# Data shown
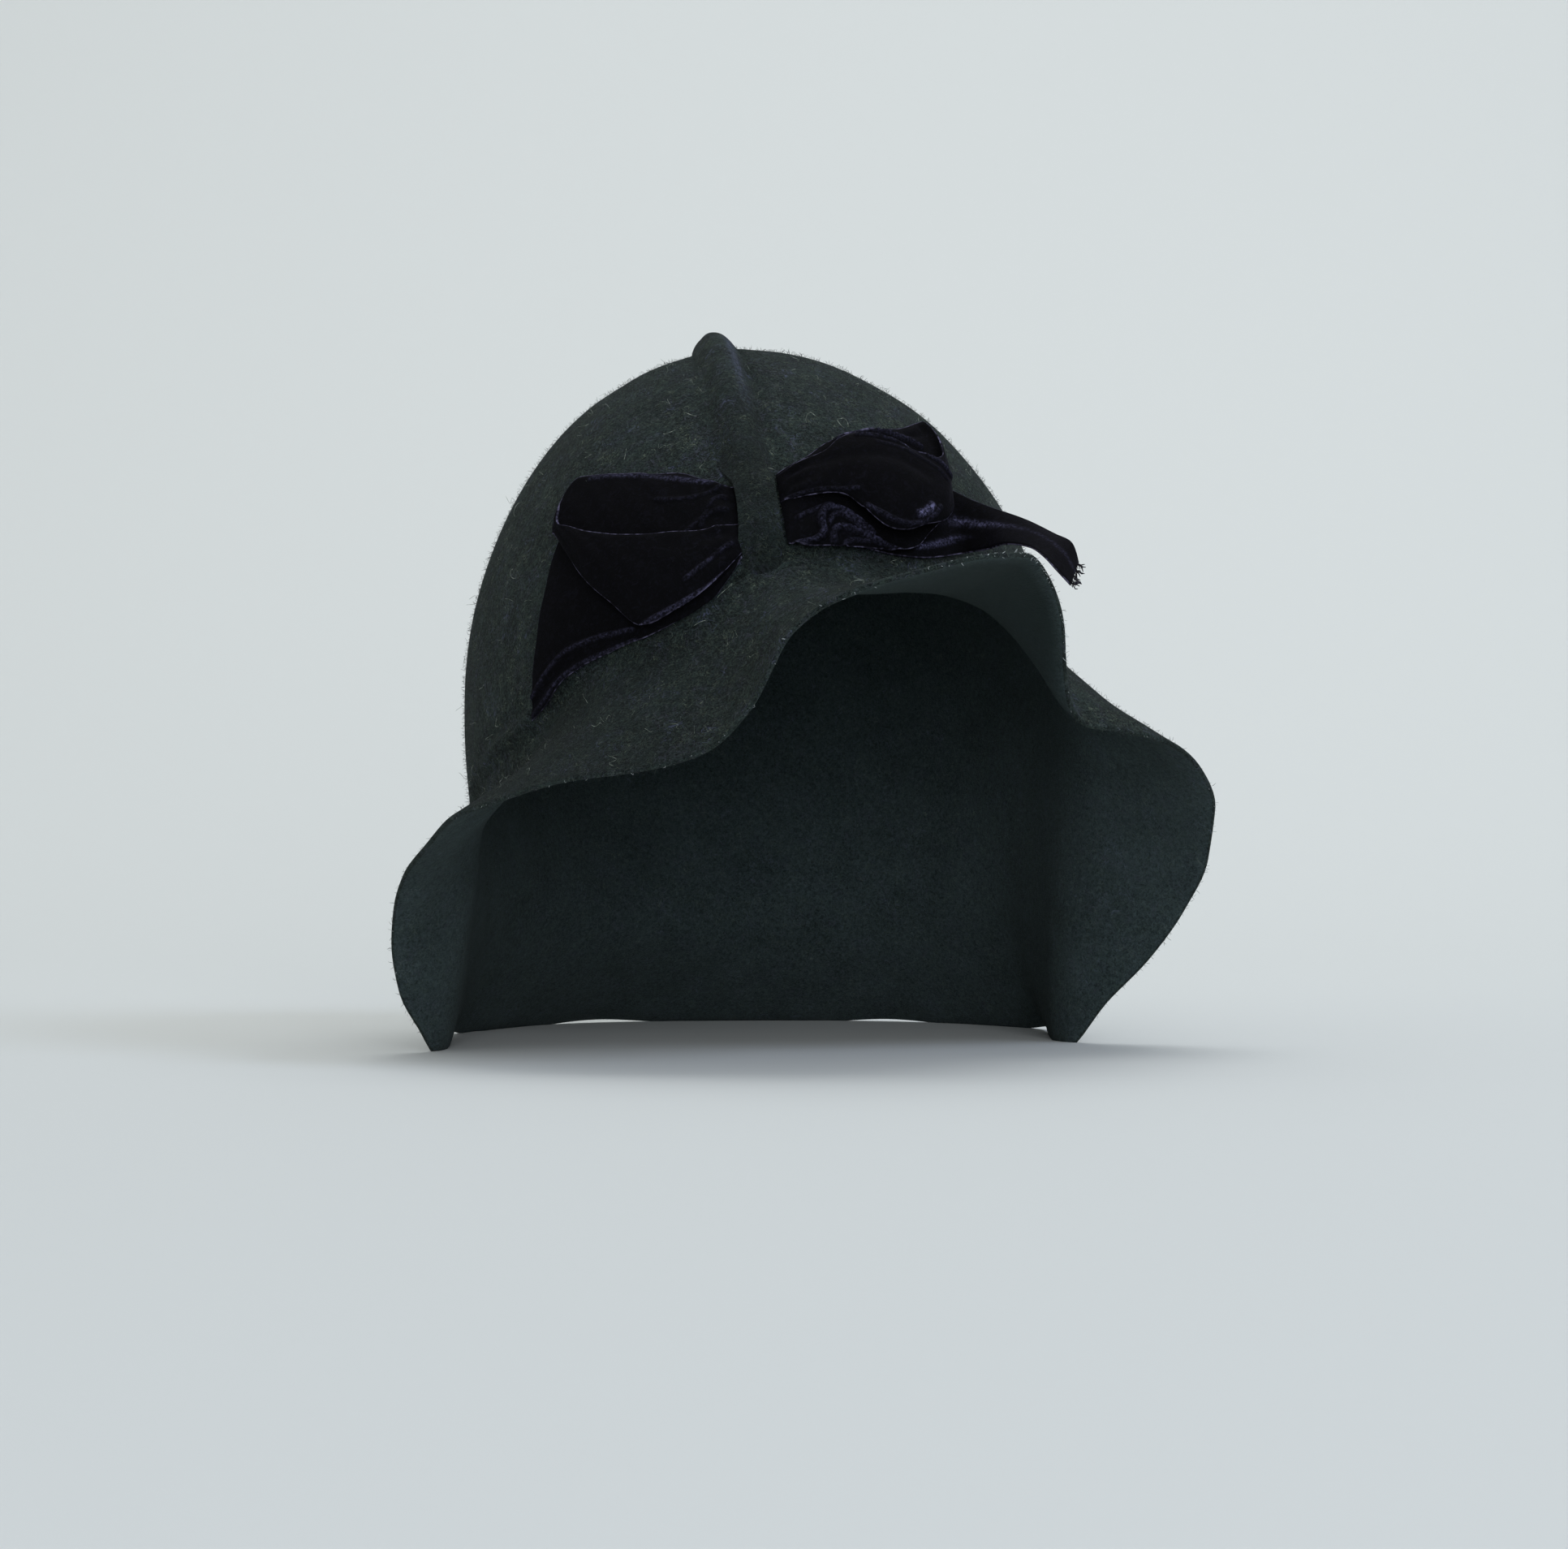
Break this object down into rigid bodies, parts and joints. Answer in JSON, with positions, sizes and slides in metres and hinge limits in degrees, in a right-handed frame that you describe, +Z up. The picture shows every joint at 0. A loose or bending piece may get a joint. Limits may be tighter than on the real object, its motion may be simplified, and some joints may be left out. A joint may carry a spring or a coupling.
{
  "type": "cloche hat",
  "caption": "Felt cloche hat with a domed crown, a turned-up front brim, side lobes that dip to the shoulder line and a velvet ribbon bow gathered under a stitched felt ridge; worn on the head",
  "frame": {"origin": "middle of the outline in plan, on the surface that the brim's resting edge stands on", "axes": "+Z up, -Y towards the wearer's front where the brim turns up, +X to the viewer's right as seen from the front; lengths along Y are the longest and along Z the shortest"},
  "size_m": [0.2148, 0.2284, 0.1937],
  "materials": {
    "wool_felt": "napped wool felt, matt, fuzzy",
    "velvet_ribbon": "velvet pile ribbon, dark with a violet sheen"
  },
  "bodies": {
    "root": {"felt_body": "wool_felt", "crown_ridge": "wool_felt", "bow_loop_left": "velvet_ribbon", "bow_tail_left": "velvet_ribbon", "bow_loop_right": "velvet_ribbon", "bow_tail_right": "velvet_ribbon"}
  },
  "joints": []
}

# Work required
Repeat the whole listing exactly, keeping every line intact.

# Result of the task
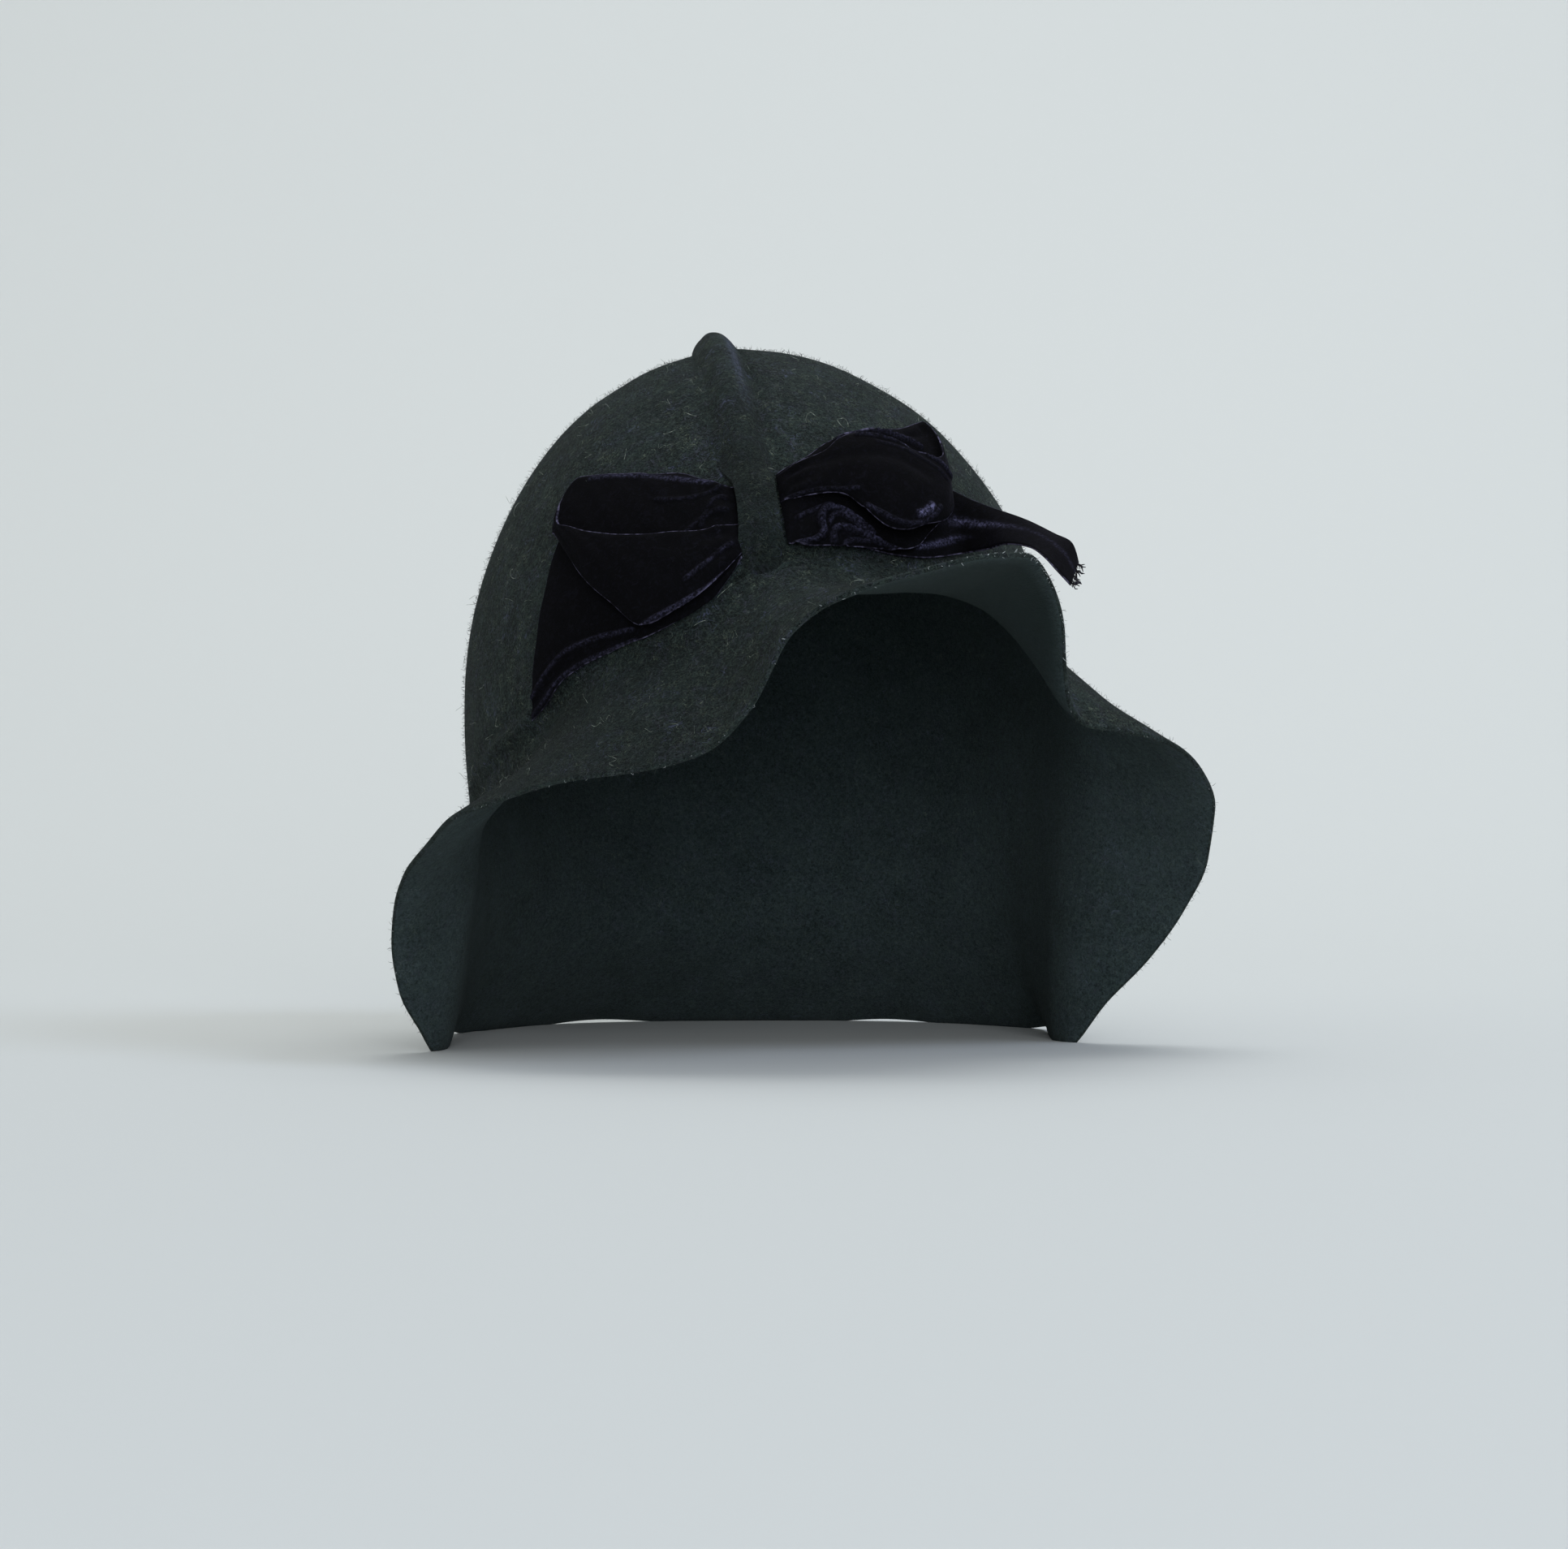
Break this object down into rigid bodies, parts and joints. Answer in JSON, with positions, sizes and slides in metres and hinge limits in degrees, in a right-handed frame that you describe, +Z up. The picture shows every joint at 0. A loose or bending piece may get a joint. Limits may be tighter than on the real object, its motion may be simplified, and some joints may be left out. A joint may carry a spring or a coupling.
{
  "type": "cloche hat",
  "caption": "Felt cloche hat with a domed crown, a turned-up front brim, side lobes that dip to the shoulder line and a velvet ribbon bow gathered under a stitched felt ridge; worn on the head",
  "frame": {"origin": "middle of the outline in plan, on the surface that the brim's resting edge stands on", "axes": "+Z up, -Y towards the wearer's front where the brim turns up, +X to the viewer's right as seen from the front; lengths along Y are the longest and along Z the shortest"},
  "size_m": [0.2148, 0.2284, 0.1937],
  "materials": {
    "wool_felt": "napped wool felt, matt, fuzzy",
    "velvet_ribbon": "velvet pile ribbon, dark with a violet sheen"
  },
  "bodies": {
    "root": {"felt_body": "wool_felt", "crown_ridge": "wool_felt", "bow_loop_left": "velvet_ribbon", "bow_tail_left": "velvet_ribbon", "bow_loop_right": "velvet_ribbon", "bow_tail_right": "velvet_ribbon"}
  },
  "joints": []
}